● Written problem
Your task is to print all of the data word for word.

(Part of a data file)
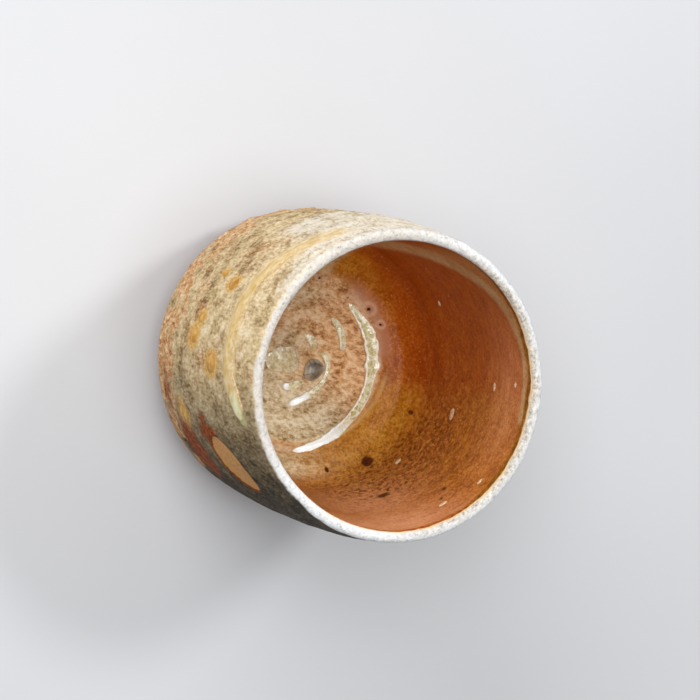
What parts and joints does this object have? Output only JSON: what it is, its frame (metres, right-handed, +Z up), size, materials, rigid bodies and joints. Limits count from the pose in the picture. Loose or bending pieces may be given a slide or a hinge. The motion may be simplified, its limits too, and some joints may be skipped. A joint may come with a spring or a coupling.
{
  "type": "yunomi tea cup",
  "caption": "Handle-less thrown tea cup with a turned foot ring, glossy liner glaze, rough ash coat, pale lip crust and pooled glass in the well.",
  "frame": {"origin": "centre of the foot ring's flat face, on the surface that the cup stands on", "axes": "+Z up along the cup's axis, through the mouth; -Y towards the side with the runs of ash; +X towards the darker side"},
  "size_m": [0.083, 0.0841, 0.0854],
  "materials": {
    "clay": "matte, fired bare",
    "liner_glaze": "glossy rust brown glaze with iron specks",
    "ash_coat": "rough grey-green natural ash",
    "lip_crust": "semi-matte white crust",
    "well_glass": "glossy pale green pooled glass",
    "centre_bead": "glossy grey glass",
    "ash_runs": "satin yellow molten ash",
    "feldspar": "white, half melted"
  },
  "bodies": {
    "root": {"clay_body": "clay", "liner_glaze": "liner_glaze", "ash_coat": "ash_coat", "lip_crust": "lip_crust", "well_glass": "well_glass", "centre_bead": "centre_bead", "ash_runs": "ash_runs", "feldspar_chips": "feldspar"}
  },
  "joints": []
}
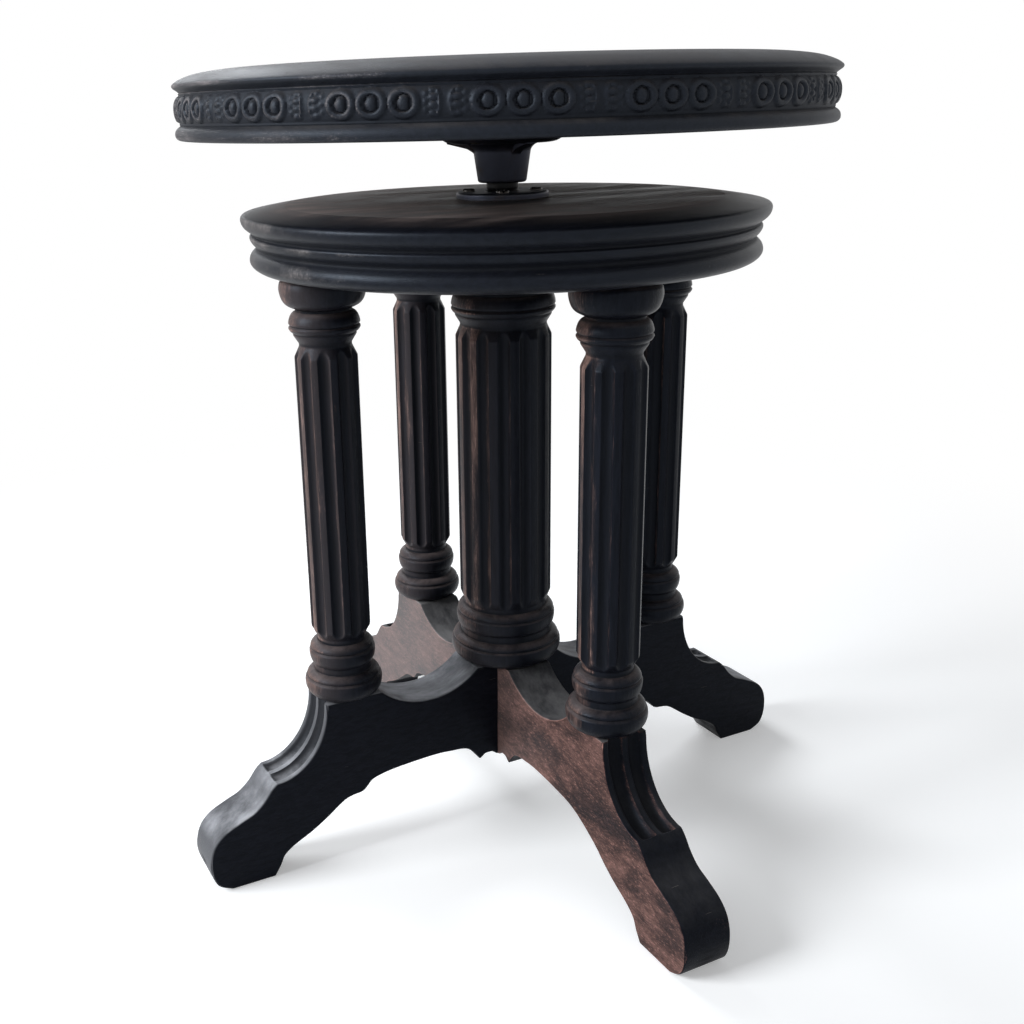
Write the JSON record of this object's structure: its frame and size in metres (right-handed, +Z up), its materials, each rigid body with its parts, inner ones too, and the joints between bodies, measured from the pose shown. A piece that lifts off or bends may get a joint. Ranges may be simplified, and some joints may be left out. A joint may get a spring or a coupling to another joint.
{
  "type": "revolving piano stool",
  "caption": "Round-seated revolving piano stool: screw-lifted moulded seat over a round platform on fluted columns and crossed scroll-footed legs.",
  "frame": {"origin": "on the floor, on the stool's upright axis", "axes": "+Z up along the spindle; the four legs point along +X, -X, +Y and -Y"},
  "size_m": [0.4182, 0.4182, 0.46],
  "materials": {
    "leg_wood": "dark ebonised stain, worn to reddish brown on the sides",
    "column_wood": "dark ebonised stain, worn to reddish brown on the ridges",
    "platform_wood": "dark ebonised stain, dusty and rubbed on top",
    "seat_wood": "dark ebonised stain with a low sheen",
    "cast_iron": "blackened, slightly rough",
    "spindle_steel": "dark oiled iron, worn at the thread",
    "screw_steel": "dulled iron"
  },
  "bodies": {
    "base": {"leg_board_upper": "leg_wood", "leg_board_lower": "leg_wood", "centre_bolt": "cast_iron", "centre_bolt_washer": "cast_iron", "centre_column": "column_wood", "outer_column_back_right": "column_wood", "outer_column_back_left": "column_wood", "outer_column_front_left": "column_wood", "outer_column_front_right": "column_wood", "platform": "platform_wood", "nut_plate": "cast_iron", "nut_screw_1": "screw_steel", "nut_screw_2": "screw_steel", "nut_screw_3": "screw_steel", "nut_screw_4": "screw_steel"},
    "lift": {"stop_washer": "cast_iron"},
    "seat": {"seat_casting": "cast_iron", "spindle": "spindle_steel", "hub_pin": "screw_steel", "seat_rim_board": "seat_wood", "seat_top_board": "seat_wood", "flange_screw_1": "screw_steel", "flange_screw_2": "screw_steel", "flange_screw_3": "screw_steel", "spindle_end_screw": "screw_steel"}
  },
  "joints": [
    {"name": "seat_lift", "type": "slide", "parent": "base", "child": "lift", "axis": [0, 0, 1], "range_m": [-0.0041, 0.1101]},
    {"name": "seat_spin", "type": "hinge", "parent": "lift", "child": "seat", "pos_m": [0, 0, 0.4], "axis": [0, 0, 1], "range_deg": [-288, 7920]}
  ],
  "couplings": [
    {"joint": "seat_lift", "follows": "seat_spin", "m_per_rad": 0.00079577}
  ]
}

● Full response
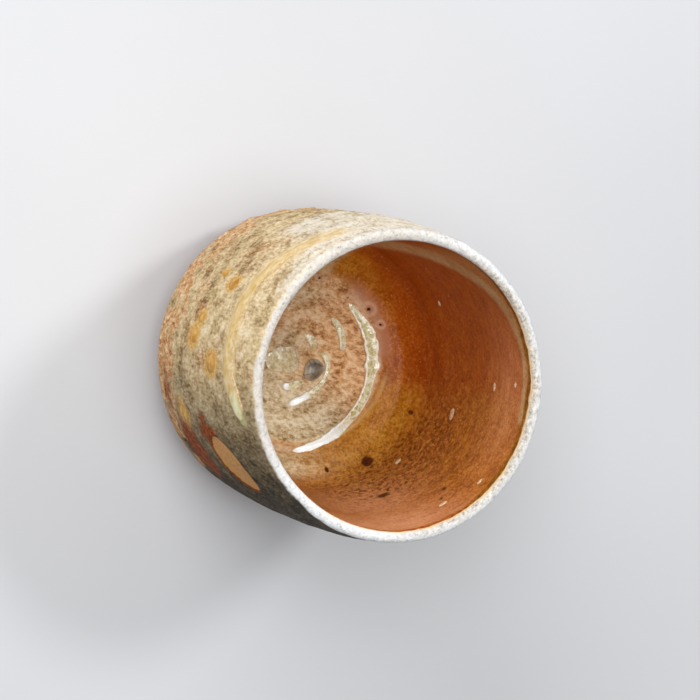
What parts and joints does this object have? Output only JSON: what it is, its frame (metres, right-handed, +Z up), size, materials, rigid bodies and joints. Limits count from the pose in the picture. Loose or bending pieces may be given a slide or a hinge. The motion may be simplified, its limits too, and some joints may be skipped. A joint may come with a spring or a coupling.
{
  "type": "yunomi tea cup",
  "caption": "Handle-less thrown tea cup with a turned foot ring, glossy liner glaze, rough ash coat, pale lip crust and pooled glass in the well.",
  "frame": {"origin": "centre of the foot ring's flat face, on the surface that the cup stands on", "axes": "+Z up along the cup's axis, through the mouth; -Y towards the side with the runs of ash; +X towards the darker side"},
  "size_m": [0.083, 0.0841, 0.0854],
  "materials": {
    "clay": "matte, fired bare",
    "liner_glaze": "glossy rust brown glaze with iron specks",
    "ash_coat": "rough grey-green natural ash",
    "lip_crust": "semi-matte white crust",
    "well_glass": "glossy pale green pooled glass",
    "centre_bead": "glossy grey glass",
    "ash_runs": "satin yellow molten ash",
    "feldspar": "white, half melted"
  },
  "bodies": {
    "root": {"clay_body": "clay", "liner_glaze": "liner_glaze", "ash_coat": "ash_coat", "lip_crust": "lip_crust", "well_glass": "well_glass", "centre_bead": "centre_bead", "ash_runs": "ash_runs", "feldspar_chips": "feldspar"}
  },
  "joints": []
}
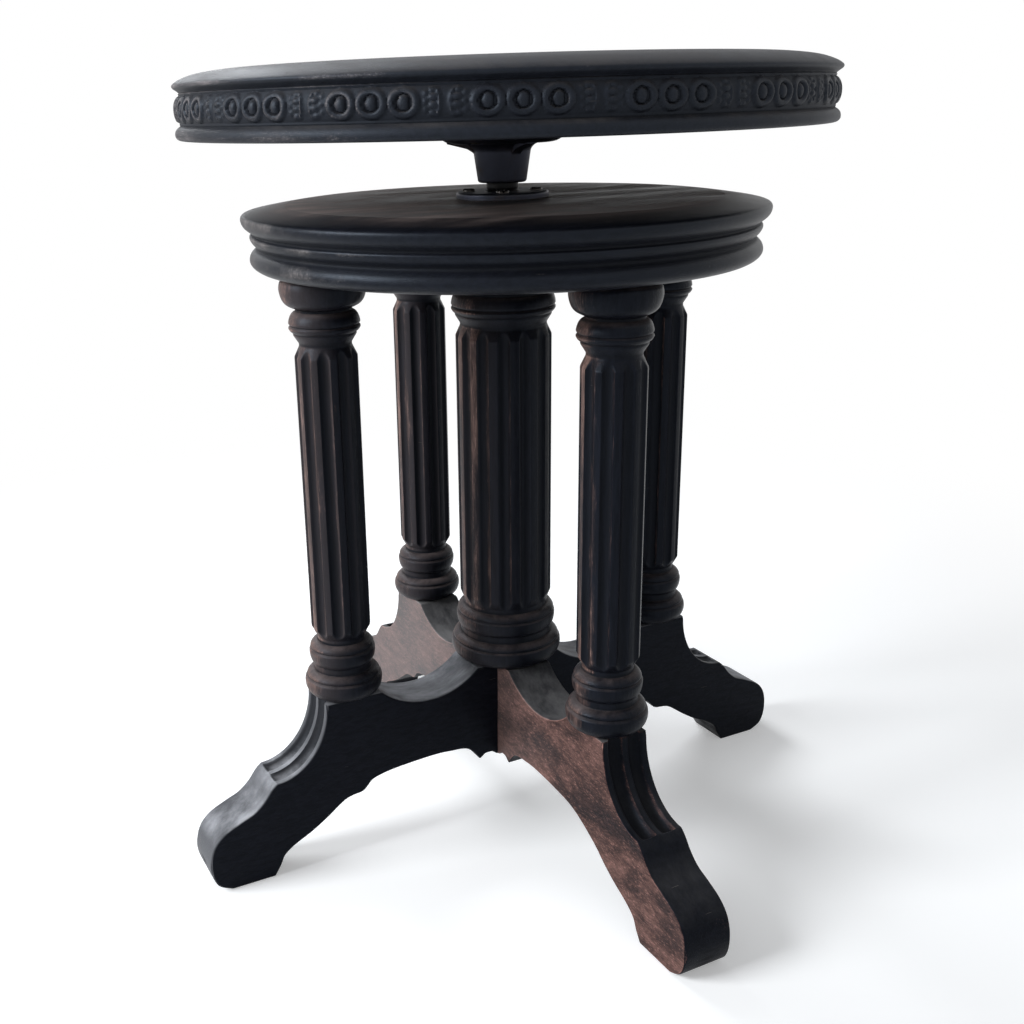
Write the JSON record of this object's structure: its frame and size in metres (right-handed, +Z up), its materials, each rigid body with its parts, inner ones too, and the joints between bodies, measured from the pose shown. A piece that lifts off or bends may get a joint. Ranges may be simplified, and some joints may be left out. A joint may get a spring or a coupling to another joint.
{
  "type": "revolving piano stool",
  "caption": "Round-seated revolving piano stool: screw-lifted moulded seat over a round platform on fluted columns and crossed scroll-footed legs.",
  "frame": {"origin": "on the floor, on the stool's upright axis", "axes": "+Z up along the spindle; the four legs point along +X, -X, +Y and -Y"},
  "size_m": [0.4182, 0.4182, 0.46],
  "materials": {
    "leg_wood": "dark ebonised stain, worn to reddish brown on the sides",
    "column_wood": "dark ebonised stain, worn to reddish brown on the ridges",
    "platform_wood": "dark ebonised stain, dusty and rubbed on top",
    "seat_wood": "dark ebonised stain with a low sheen",
    "cast_iron": "blackened, slightly rough",
    "spindle_steel": "dark oiled iron, worn at the thread",
    "screw_steel": "dulled iron"
  },
  "bodies": {
    "base": {"leg_board_upper": "leg_wood", "leg_board_lower": "leg_wood", "centre_bolt": "cast_iron", "centre_bolt_washer": "cast_iron", "centre_column": "column_wood", "outer_column_back_right": "column_wood", "outer_column_back_left": "column_wood", "outer_column_front_left": "column_wood", "outer_column_front_right": "column_wood", "platform": "platform_wood", "nut_plate": "cast_iron", "nut_screw_1": "screw_steel", "nut_screw_2": "screw_steel", "nut_screw_3": "screw_steel", "nut_screw_4": "screw_steel"},
    "lift": {"stop_washer": "cast_iron"},
    "seat": {"seat_casting": "cast_iron", "spindle": "spindle_steel", "hub_pin": "screw_steel", "seat_rim_board": "seat_wood", "seat_top_board": "seat_wood", "flange_screw_1": "screw_steel", "flange_screw_2": "screw_steel", "flange_screw_3": "screw_steel", "spindle_end_screw": "screw_steel"}
  },
  "joints": [
    {"name": "seat_lift", "type": "slide", "parent": "base", "child": "lift", "axis": [0, 0, 1], "range_m": [-0.0041, 0.1101]},
    {"name": "seat_spin", "type": "hinge", "parent": "lift", "child": "seat", "pos_m": [0, 0, 0.4], "axis": [0, 0, 1], "range_deg": [-288, 7920]}
  ],
  "couplings": [
    {"joint": "seat_lift", "follows": "seat_spin", "m_per_rad": 0.00079577}
  ]
}